Hot Forming of Nitinol: Fundamental Investigations and Applications

Tuesday, May 17, 2022: 11:00 AM
Carlsbad A&B (Westin Carlsbad Resort)
Mr. Stefan Zende , ADMEDES GmbH, Pforzheim, Germany
Mr. Moritz Pohler , ADMEDES GmbH, Pforzheim, Germany
Mr. Lucas Bittigkoffer , ADMEDES GmbH, Pforzheim, Germany
Dr. Nils-Agne Feth , ADMEDES GmbH, Pforzheim, Germany
Nitinol’s thermomechanical properties are well studied and understood below the so-called Martensite death (MD) temperature above which Martensite cannot be induced by mechanical stress: Even at high stresses nitinol stays in the Austenite phase. In this talk we will present tensile tests performed well above MD (150 °C - 650 °C) with nitinol dog bones laser cut from tube (OD: 10 mm, WT: 0.5 mm). Our investigations show that nitinol drastically changes its mechanical properties in this temperature range: the superelastic plateau shortens and finally vanishes. Furthermore, nitinol starts becoming ductile as the temperature exceeds MD.

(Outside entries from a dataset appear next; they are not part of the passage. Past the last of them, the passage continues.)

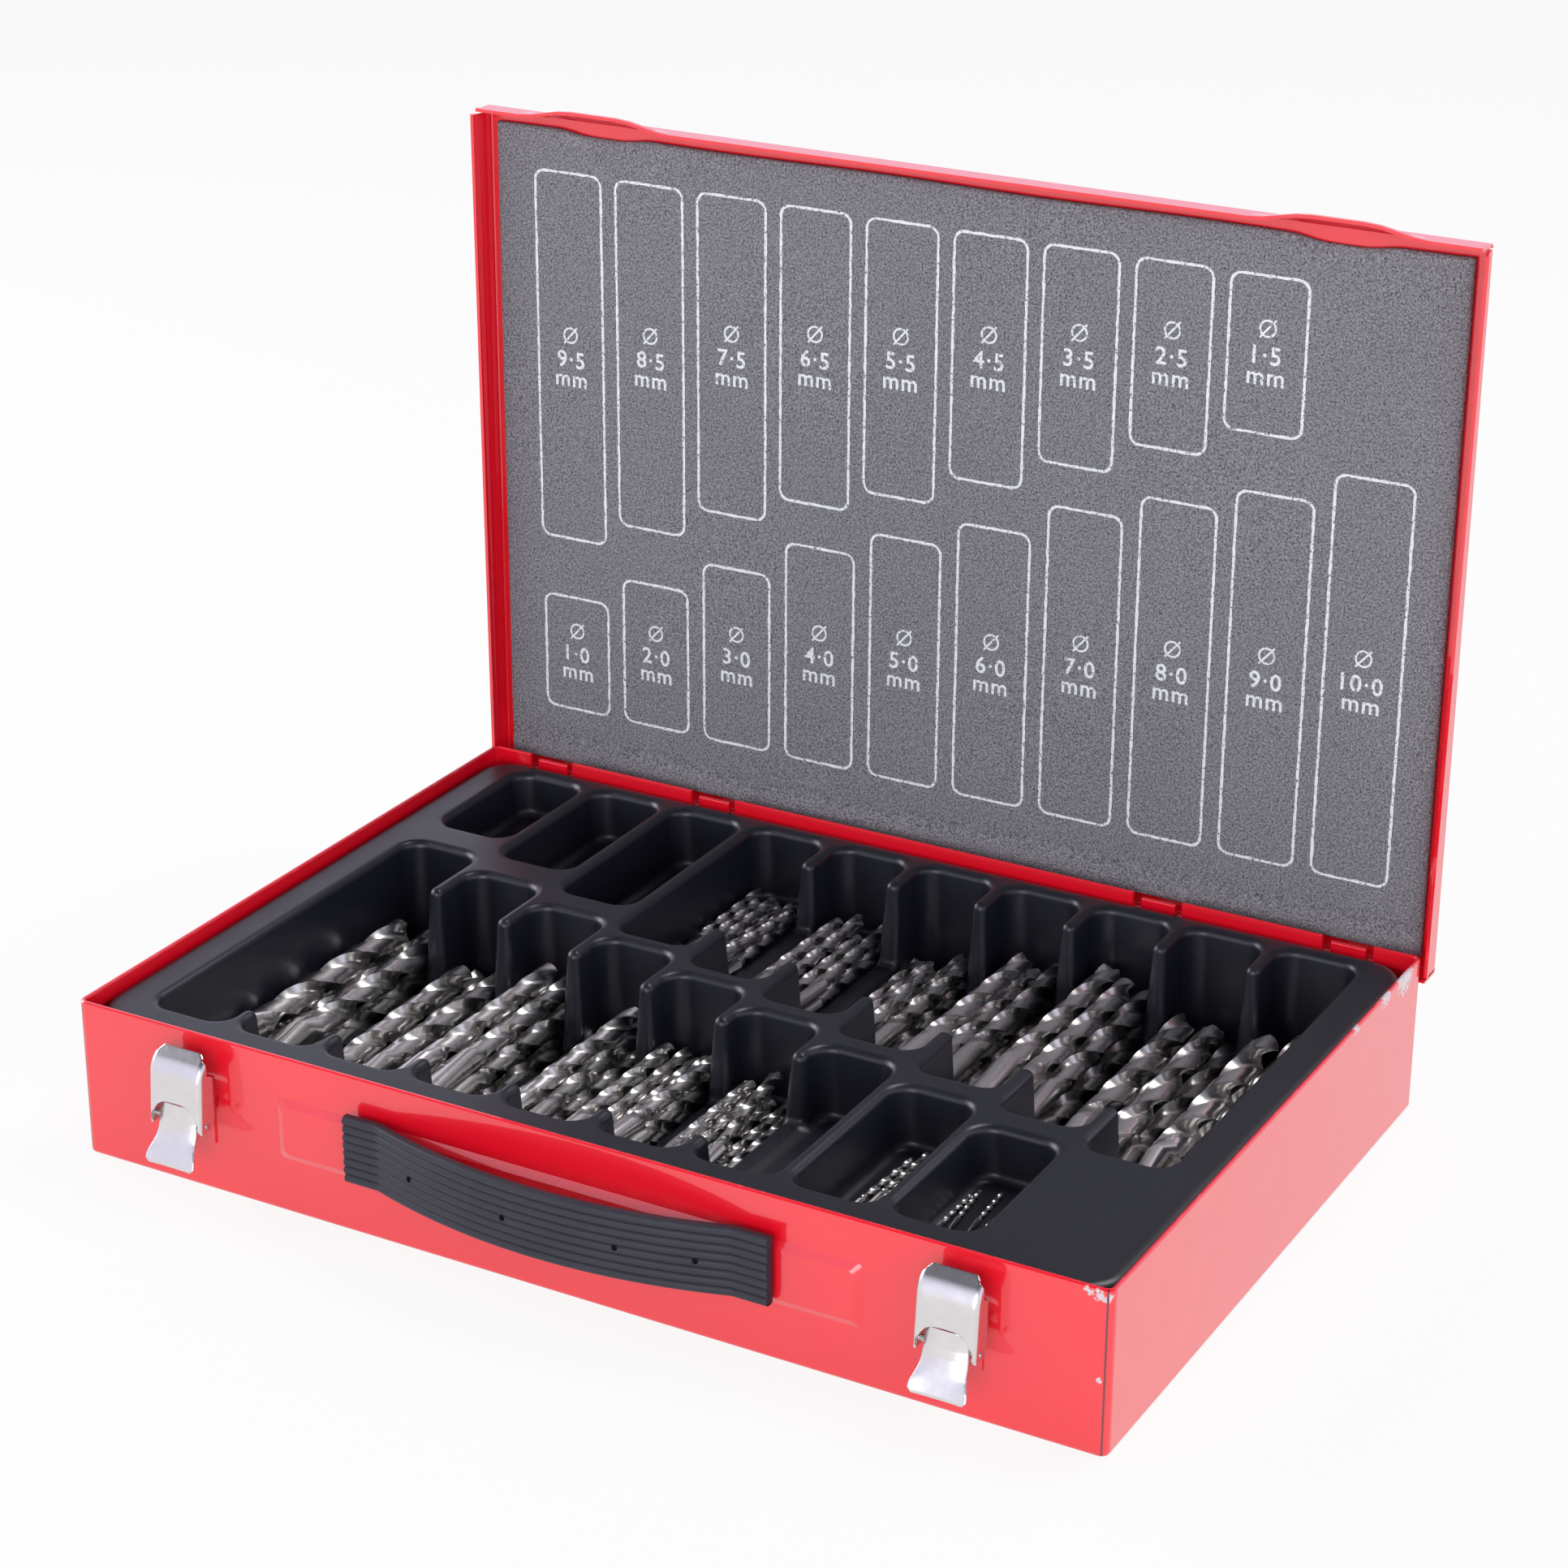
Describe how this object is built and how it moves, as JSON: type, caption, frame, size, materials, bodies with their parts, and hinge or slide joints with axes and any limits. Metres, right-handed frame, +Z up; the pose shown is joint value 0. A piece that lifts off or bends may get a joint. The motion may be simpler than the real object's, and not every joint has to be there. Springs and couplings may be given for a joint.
{
  "type": "drill bit case",
  "caption": "Flat folded-steel case with a hinged lid, lever latches, a bowed handle and a moulded tray of pockets holding loose twist drills.",
  "frame": {"origin": "middle of the flat underside of the box, on the surface it rests on", "axes": "+X to the right along the long side, -Y to the front with the handle and latches, +Z up"},
  "size_m": [0.3768, 0.2751, 0.3022],
  "materials": {
    "red_enamel": "gloss",
    "zinc_steel": "satin",
    "black_plastic": "satin",
    "grey_foam": "matte",
    "drill_steel": "satin",
    "grip_rubber": "matte"
  },
  "bodies": {
    "case": {"base_shell": "red_enamel", "tray": "black_plastic", "hinge_wire": "zinc_steel", "handle_strap": "zinc_steel", "handle_grip": "grip_rubber", "handle_rivets": "zinc_steel", "latch_left_plate": "zinc_steel", "latch_left_lever_pin": "zinc_steel", "latch_left_rivets": "zinc_steel", "latch_right_plate": "zinc_steel", "latch_right_lever_pin": "zinc_steel", "latch_right_rivets": "zinc_steel", "bits_1_5": "drill_steel", "bits_2_0": "drill_steel", "bits_2_5": "drill_steel", "bits_4_0": "drill_steel", "bits_4_5": "drill_steel", "bits_5_0": "drill_steel", "bits_5_5": "drill_steel", "bits_6_0": "drill_steel", "bits_6_5": "drill_steel", "bits_7_0": "drill_steel", "bits_7_5": "drill_steel", "bits_8_0": "drill_steel", "bits_8_5": "drill_steel", "bits_9_0": "drill_steel", "bits_9_5": "drill_steel", "bits_10_0": "drill_steel"},
    "lid": {"lid_shell": "red_enamel", "lid_foam": "grey_foam"},
    "lever_left": {"latch_left_lever": "zinc_steel", "latch_left_hook_pin": "zinc_steel"},
    "hook_left": {"latch_left_hook": "zinc_steel"},
    "lever_right": {"latch_right_lever": "zinc_steel", "latch_right_hook_pin": "zinc_steel"},
    "hook_right": {"latch_right_hook": "zinc_steel"}
  },
  "joints": [
    {"name": "lid_hinge", "type": "hinge", "parent": "case", "child": "lid", "pos_m": [0, 0.12527, 0.048], "axis": [1, 0, 0], "range_deg": [0, 90]},
    {"name": "lever_lift_left", "type": "hinge", "parent": "case", "child": "lever_left", "pos_m": [-0.138, -0.1285, 0.031], "axis": [-1, 0, 0], "range_deg": [-10, 75]},
    {"name": "hook_swing_left", "type": "hinge", "parent": "lever_left", "child": "hook_left", "pos_m": [-0.138, -0.132, 0.0285], "axis": [1, 0, 0], "range_deg": [-12.5, 93.75]},
    {"name": "lever_lift_right", "type": "hinge", "parent": "case", "child": "lever_right", "pos_m": [0.138, -0.1285, 0.031], "axis": [-1, 0, 0], "range_deg": [-10, 75]},
    {"name": "hook_swing_right", "type": "hinge", "parent": "lever_right", "child": "hook_right", "pos_m": [0.138, -0.132, 0.0285], "axis": [1, 0, 0], "range_deg": [-12.5, 93.75]}
  ],
  "couplings": [
    {"joint": "hook_swing_left", "follows": "lever_lift_left", "ratio": 1.25},
    {"joint": "hook_swing_right", "follows": "lever_lift_right", "ratio": 1.25}
  ]
}
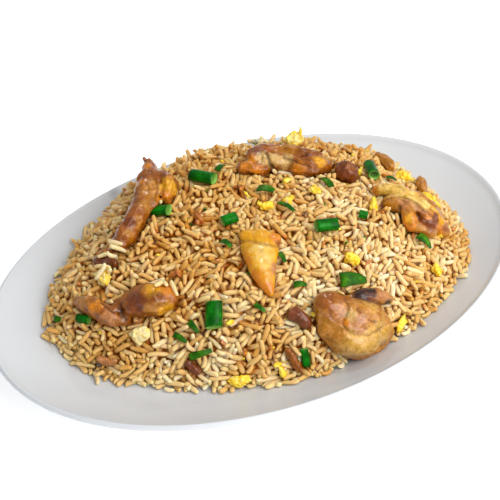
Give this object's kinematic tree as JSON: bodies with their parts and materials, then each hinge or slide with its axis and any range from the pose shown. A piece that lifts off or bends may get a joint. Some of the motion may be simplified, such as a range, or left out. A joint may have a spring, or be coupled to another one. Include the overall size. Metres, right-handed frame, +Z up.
{
  "type": "plate of fried rice",
  "caption": "Oval white plate heaped with fried rice, with pieces of chicken, scrambled egg and cut scallions on top.",
  "frame": {"origin": "middle of the plate's underside, on the plane that it stands on", "axes": "+X along the plate's long axis, +Y across it, +Z up"},
  "size_m": [0.29, 0.201, 0.0615],
  "materials": {
    "porcelain": "glossy white glaze",
    "rice": "cooked rice with a thin film of oil",
    "chicken": "browned meat, wet with oil",
    "chicken_skin": "smooth yellow skin, wet with oil",
    "egg": "soft scrambled egg",
    "scallion": "waxy green leaf"
  },
  "bodies": {
    "root": {"plate": "porcelain", "chicken_drumette": "chicken", "chicken_wing": "chicken", "chicken_thigh": "chicken", "chicken_skin": "chicken_skin", "chicken_top": "chicken", "chicken_arch": "chicken", "chicken_cube": "chicken", "chicken_right_rear": "chicken", "chicken_right_end": "chicken", "chicken_front_small": "chicken", "chicken_left_small": "chicken", "chicken_front_bit": "chicken", "chicken_left_bit": "chicken", "chicken_low_bit": "chicken", "chicken_back_long": "chicken", "chicken_back_round": "chicken", "egg_crest": "egg", "egg_front": "egg", "egg_left": "egg", "egg_left_rear": "egg", "egg_middle": "egg", "egg_right": "egg", "egg_upper": "egg", "egg_behind_arch": "egg", "egg_top": "egg", "egg_beside_arch": "egg", "egg_right_rear": "egg", "egg_back": "egg", "egg_back_right": "egg", "scallion_rear_long": "scallion", "scallion_beside_wing": "scallion", "scallion_upper": "scallion", "scallion_centre": "scallion", "scallion_right_rear": "scallion", "scallion_front_big": "scallion", "scallion_right_ring": "scallion", "scallion_low_ring": "scallion", "scallion_left_ring": "scallion", "scallion_back_a": "scallion", "scallion_back_b": "scallion", "scallion_back_c": "scallion", "scallion_square": "scallion", "scallion_strip": "scallion", "scallion_rear_leaf": "scallion", "scallion_wedge": "scallion", "scallion_leaf": "scallion", "scallion_front_long": "scallion", "scallion_light_strip": "scallion", "scallion_front_leaf": "scallion", "scallion_chip": "scallion", "scallion_edge_leaf": "scallion", "scallion_back_leaf": "scallion", "rice": "rice"}
  },
  "joints": []
}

This behavior can be utilized to optimize the shape setting process being a key process for the fabrication of nitinol medical devices. In general, there are two paths to apply heat to the specimen: (1) locally heating the regions being deformed and (2) heating the entire specimen. For realizing path (1) both controlling the temperature distribution and precise mechanical actuation need to be synchronized and are crucial to the process outputs, namely well-defined geometry and proper phase transformation temperatures. For realizing path (2) temperature control is taken care of, e.g., by a salt bath oven leading to a homogeneous temperature distribution throughout the entire specimen. However, the main challenge is the precise actuation at such elevated temperatures.

To review the process output DSC, SEM and tensile testing has been carried out and the hot formed specimens have been compared to conventionally formed nitinol.